PARTNERSHIPS can transform economies. Many of the most successful global businesses are the product of successful partnerships.
In universities, collaboration is a fantastic way in which to bring together unique strengths from separate establishments to create a powerful offer.
I’m all for working across boundaries, geographic and sector, to open the door to new ideas, larger contracts and new markets. Sharing an approach helps to solve problems and compete effectively worldwide.
But it’s a big leap. It requires each side to open up, engage and share information - which goes against a lifetime of closely guarding information for many businesses and universities. However, it’s well worthwhile overcoming any cultural gap to lever funding, talent and impact.
I’m impressed with regional business partnerships such as Newcastle’s business improvement district company NE1, a world- leading BID with 1,300 business members all contributing to improve the city centre.

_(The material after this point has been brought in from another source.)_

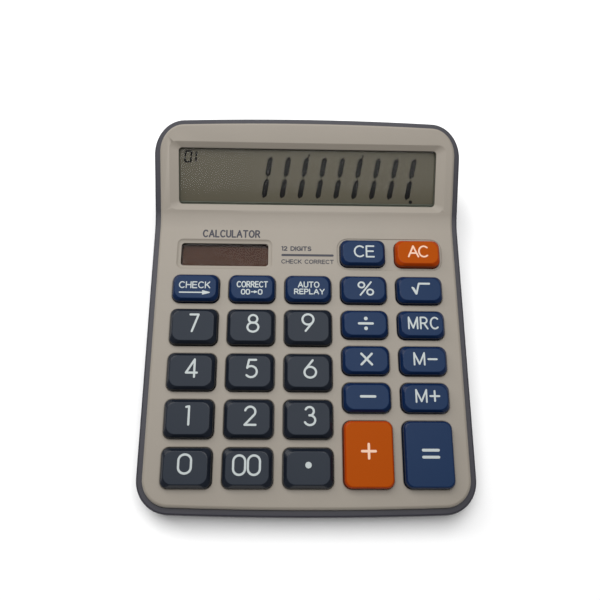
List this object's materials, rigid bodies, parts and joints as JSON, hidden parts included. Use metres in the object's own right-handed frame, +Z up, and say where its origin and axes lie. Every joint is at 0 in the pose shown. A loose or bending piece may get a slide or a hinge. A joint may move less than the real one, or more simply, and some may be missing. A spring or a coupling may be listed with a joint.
{
  "type": "desk calculator",
  "caption": "Desk calculator with a raised sloping display, a solar cell, and sprung number and function keys in a two-part plastic case.",
  "frame": {"origin": "middle of the footprint, at the underside of the rubber feet", "axes": "+X to the user's right, +Y from the front edge towards the display, +Z up"},
  "size_m": [0.15, 0.1822, 0.0478],
  "materials": {
    "case_pale": "fine satin moulded plastic, warm grey",
    "case_dark": "satin moulded plastic, dark grey",
    "key_dark": "polished keys, charcoal",
    "key_blue": "polished keys, slate blue",
    "key_orange": "polished keys, burnt orange",
    "clear_window": "clear hard acrylic",
    "solar_window": "clear hard acrylic",
    "lcd_glass": "grey-green liquid crystal panel",
    "reflector_film": "reflective film",
    "white_plastic": "plain moulded plastic",
    "flex_film": "amber film with printed tracks",
    "solar_glass": "brown amorphous silicon on glass",
    "black_foam": "closed-cell foam",
    "wire_sleeve": "soft wire sleeve",
    "board_green": "solder-masked laminate",
    "chip_epoxy": "black potting epoxy",
    "board_part": "small electronic parts",
    "screw_steel": "zinc-plated steel",
    "contact_metal": "nickel-plated spring steel",
    "mat_rubber": "silicone rubber",
    "dome_rubber": "silicone rubber",
    "cell_sleeve": "plain printed sleeve",
    "foot_rubber": "black rubber"
  },
  "bodies": {
    "case": {"upper_case": "case_pale", "lower_case": "case_dark", "display_window": "clear_window", "window_tape": "black_foam", "lcd_panel": "lcd_glass", "lcd_reflector": "reflector_film", "lcd_holder": "white_plastic", "lcd_ribbon": "flex_film", "lcd_screws": "screw_steel", "solar_window": "solar_window", "solar_cell": "solar_glass", "solar_pad": "black_foam", "solar_leads": "wire_sleeve", "main_board": "board_green", "controller_chip": "chip_epoxy", "board_parts": "board_part", "board_screws": "screw_steel", "key_mat": "mat_rubber", "key_domes": "dome_rubber", "battery_cell": "cell_sleeve", "battery_spring": "contact_metal", "battery_plates": "contact_metal", "battery_leads": "wire_sleeve", "case_screws": "screw_steel", "rubber_feet": "foot_rubber"},
    "battery_door": {"battery_door": "case_dark"},
    "key_0": {"key_0": "key_dark"},
    "key_00": {"key_00": "key_dark"},
    "key_point": {"key_point": "key_dark"},
    "key_1": {"key_1": "key_dark"},
    "key_2": {"key_2": "key_dark"},
    "key_3": {"key_3": "key_dark"},
    "key_4": {"key_4": "key_dark"},
    "key_5": {"key_5": "key_dark"},
    "key_6": {"key_6": "key_dark"},
    "key_7": {"key_7": "key_dark"},
    "key_8": {"key_8": "key_dark"},
    "key_9": {"key_9": "key_dark"},
    "key_check": {"key_check": "key_blue"},
    "key_correct": {"key_correct": "key_blue"},
    "key_replay": {"key_replay": "key_blue"},
    "key_percent": {"key_percent": "key_blue"},
    "key_divide": {"key_divide": "key_blue"},
    "key_multiply": {"key_multiply": "key_blue"},
    "key_minus": {"key_minus": "key_blue"},
    "key_plus": {"key_plus": "key_orange"},
    "key_root": {"key_root": "key_blue"},
    "key_memory_recall": {"key_memory_recall": "key_blue"},
    "key_memory_minus": {"key_memory_minus": "key_blue"},
    "key_memory_plus": {"key_memory_plus": "key_blue"},
    "key_equals": {"key_equals": "key_blue"},
    "key_clear_entry": {"key_clear_entry": "key_blue"},
    "key_all_clear": {"key_all_clear": "key_orange"}
  },
  "joints": [
    {"name": "press_0", "type": "slide", "parent": "case", "child": "key_0", "axis": [0, 0.0785, -0.9969], "range_m": [0, 0.002], "stiffness_N_per_m": 250, "springref_m": -0.001, "deforming": ["key_domes"]},
    {"name": "press_00", "type": "slide", "parent": "case", "child": "key_00", "axis": [0, 0.0785, -0.9969], "range_m": [0, 0.002], "stiffness_N_per_m": 250, "springref_m": -0.001, "deforming": ["key_domes"]},
    {"name": "press_point", "type": "slide", "parent": "case", "child": "key_point", "axis": [0, 0.0785, -0.9969], "range_m": [0, 0.002], "stiffness_N_per_m": 250, "springref_m": -0.001, "deforming": ["key_domes"]},
    {"name": "press_1", "type": "slide", "parent": "case", "child": "key_1", "axis": [0, 0.0785, -0.9969], "range_m": [0, 0.002], "stiffness_N_per_m": 250, "springref_m": -0.001, "deforming": ["key_domes"]},
    {"name": "press_2", "type": "slide", "parent": "case", "child": "key_2", "axis": [0, 0.0785, -0.9969], "range_m": [0, 0.002], "stiffness_N_per_m": 250, "springref_m": -0.001, "deforming": ["key_domes"]},
    {"name": "press_3", "type": "slide", "parent": "case", "child": "key_3", "axis": [0, 0.0785, -0.9969], "range_m": [0, 0.002], "stiffness_N_per_m": 250, "springref_m": -0.001, "deforming": ["key_domes"]},
    {"name": "press_4", "type": "slide", "parent": "case", "child": "key_4", "axis": [0, 0.0785, -0.9969], "range_m": [0, 0.002], "stiffness_N_per_m": 250, "springref_m": -0.001, "deforming": ["key_domes"]},
    {"name": "press_5", "type": "slide", "parent": "case", "child": "key_5", "axis": [0, 0.0785, -0.9969], "range_m": [0, 0.002], "stiffness_N_per_m": 250, "springref_m": -0.001, "deforming": ["key_domes"]},
    {"name": "press_6", "type": "slide", "parent": "case", "child": "key_6", "axis": [0, 0.0785, -0.9969], "range_m": [0, 0.002], "stiffness_N_per_m": 250, "springref_m": -0.001, "deforming": ["key_domes"]},
    {"name": "press_7", "type": "slide", "parent": "case", "child": "key_7", "axis": [0, 0.0785, -0.9969], "range_m": [0, 0.002], "stiffness_N_per_m": 250, "springref_m": -0.001, "deforming": ["key_domes"]},
    {"name": "press_8", "type": "slide", "parent": "case", "child": "key_8", "axis": [0, 0.0785, -0.9969], "range_m": [0, 0.002], "stiffness_N_per_m": 250, "springref_m": -0.001, "deforming": ["key_domes"]},
    {"name": "press_9", "type": "slide", "parent": "case", "child": "key_9", "axis": [0, 0.0785, -0.9969], "range_m": [0, 0.002], "stiffness_N_per_m": 250, "springref_m": -0.001, "deforming": ["key_domes"]},
    {"name": "press_check", "type": "slide", "parent": "case", "child": "key_check", "axis": [0, 0.0785, -0.9969], "range_m": [0, 0.002], "stiffness_N_per_m": 250, "springref_m": -0.001, "deforming": ["key_domes"]},
    {"name": "press_correct", "type": "slide", "parent": "case", "child": "key_correct", "axis": [0, 0.0785, -0.9969], "range_m": [0, 0.002], "stiffness_N_per_m": 250, "springref_m": -0.001, "deforming": ["key_domes"]},
    {"name": "press_replay", "type": "slide", "parent": "case", "child": "key_replay", "axis": [0, 0.0785, -0.9969], "range_m": [0, 0.002], "stiffness_N_per_m": 250, "springref_m": -0.001, "deforming": ["key_domes"]},
    {"name": "press_percent", "type": "slide", "parent": "case", "child": "key_percent", "axis": [0, 0.0785, -0.9969], "range_m": [0, 0.002], "stiffness_N_per_m": 250, "springref_m": -0.001, "deforming": ["key_domes"]},
    {"name": "press_divide", "type": "slide", "parent": "case", "child": "key_divide", "axis": [0, 0.0785, -0.9969], "range_m": [0, 0.002], "stiffness_N_per_m": 250, "springref_m": -0.001, "deforming": ["key_domes"]},
    {"name": "press_multiply", "type": "slide", "parent": "case", "child": "key_multiply", "axis": [0, 0.0785, -0.9969], "range_m": [0, 0.002], "stiffness_N_per_m": 250, "springref_m": -0.001, "deforming": ["key_domes"]},
    {"name": "press_minus", "type": "slide", "parent": "case", "child": "key_minus", "axis": [0, 0.0785, -0.9969], "range_m": [0, 0.002], "stiffness_N_per_m": 250, "springref_m": -0.001, "deforming": ["key_domes"]},
    {"name": "press_plus", "type": "slide", "parent": "case", "child": "key_plus", "axis": [0, 0.0785, -0.9969], "range_m": [0, 0.002], "stiffness_N_per_m": 250, "springref_m": -0.001, "deforming": ["key_domes"]},
    {"name": "press_root", "type": "slide", "parent": "case", "child": "key_root", "axis": [0, 0.0785, -0.9969], "range_m": [0, 0.002], "stiffness_N_per_m": 250, "springref_m": -0.001, "deforming": ["key_domes"]},
    {"name": "press_memory_recall", "type": "slide", "parent": "case", "child": "key_memory_recall", "axis": [0, 0.0785, -0.9969], "range_m": [0, 0.002], "stiffness_N_per_m": 250, "springref_m": -0.001, "deforming": ["key_domes"]},
    {"name": "press_memory_minus", "type": "slide", "parent": "case", "child": "key_memory_minus", "axis": [0, 0.0785, -0.9969], "range_m": [0, 0.002], "stiffness_N_per_m": 250, "springref_m": -0.001, "deforming": ["key_domes"]},
    {"name": "press_memory_plus", "type": "slide", "parent": "case", "child": "key_memory_plus", "axis": [0, 0.0785, -0.9969], "range_m": [0, 0.002], "stiffness_N_per_m": 250, "springref_m": -0.001, "deforming": ["key_domes"]},
    {"name": "press_equals", "type": "slide", "parent": "case", "child": "key_equals", "axis": [0, 0.0785, -0.9969], "range_m": [0, 0.002], "stiffness_N_per_m": 250, "springref_m": -0.001, "deforming": ["key_domes"]},
    {"name": "press_clear_entry", "type": "slide", "parent": "case", "child": "key_clear_entry", "axis": [0, 0.0785, -0.9969], "range_m": [0, 0.002], "stiffness_N_per_m": 250, "springref_m": -0.001, "deforming": ["key_domes"]},
    {"name": "press_all_clear", "type": "slide", "parent": "case", "child": "key_all_clear", "axis": [0, 0.0785, -0.9969], "range_m": [0, 0.002], "stiffness_N_per_m": 250, "springref_m": -0.001, "deforming": ["key_domes"]},
    {"name": "battery_door_slide", "type": "slide", "parent": "case", "child": "battery_door", "axis": [0, 1, 0], "range_m": [0, 0.024]}
  ]
}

I’m even more proud of Wear1City, which is bringing together many of Sunderland’s city centre traders to drive forward business, visitors and the economy of central Sunderland.
The region’s two local enterprise partnerships cover much larger geographical areas, and have a broad remit, business-led with public sector involvement. They can forge collaborations that run longer, look farther ahead, invest more and help to sharpen the competitiveness of regional companies, organisations and universities.
Potential collaborations between businesses and universities are particularly interesting. Universities teem with problem solvers, and business people understand the layers of commercial realities. Partnerships between them will succeed more easily if there is a willingness – even a relish – to develop new ways of doing business.
Many large, innovative companies have built strong partnerships with universities, as my faculty has with Nissan, for example. It is the SMEs – the smaller, growing sector – that we’re keen to encourage to work with us. The benefits of doing so can have a remarkable effect.
Collaborative partnerships are refreshing and rewarding. We’re seeing some excellent examples of them thriving in the region. The energy and creativity of strong relationships between organisations will help to develop fresh routes through post-recession Britain. These could shed light on the knottiest of business problems and come up with innovative, effective solutions.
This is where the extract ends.